ABSTRACT

This chapter provides a brief chronological development in our knowledge about the Sun as derived historically from the very limited observations of its visible (optical) disk. Many new discoveries were made after telescope was invented in 1610. Visual observations were followed by photography of eclipses. Sunspots, their prolonged disappearance during the Maunder Minimum period of 1645-1715, limb darkening, solar differential rotation, solar flares were the major discoveries from the observations of the photosphere. The next revolution came in solar physics subsequent to the birth of spectroscopy in the nineteenth century.
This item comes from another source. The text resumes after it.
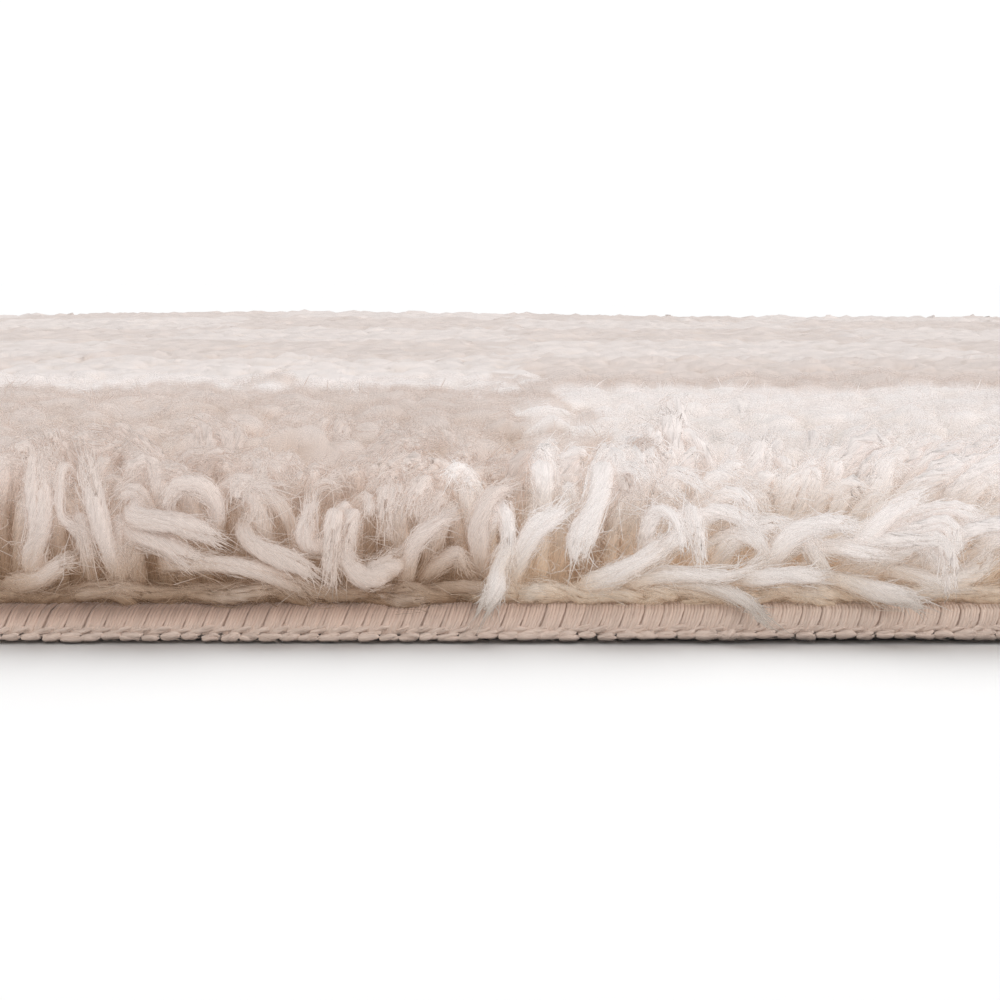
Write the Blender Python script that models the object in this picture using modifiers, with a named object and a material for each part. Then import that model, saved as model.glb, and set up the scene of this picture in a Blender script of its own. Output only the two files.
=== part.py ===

Dark absorption lines, known as Fraunhofer lines, were discovered in the solar photospheric spectrum, and were recognised as the ‘thumb prints’ of the elements present in the solar atmosphere. Solar spectrum obtained during solar eclipse led to the discovery of Helium, and forbidden lines that signified million degree temperatures of solar corona. Presence of strong magnetic fields inferred from Zeeman splitting of spectral lines, and radial out-flows (Evershed flow) from Doppler shifts were the milestones in modern solar physics. From simple observations, combined with laws of physics, this chapter goes on to derive global properties of the Sun, such as, the effective temperature, solar mass, density, diameter, distance, elemental abundances, age and luminosity. It discusses the extended solar system, birth and evolution of the Sun, and the place of the Sun as a star in the Milky Way Galaxy.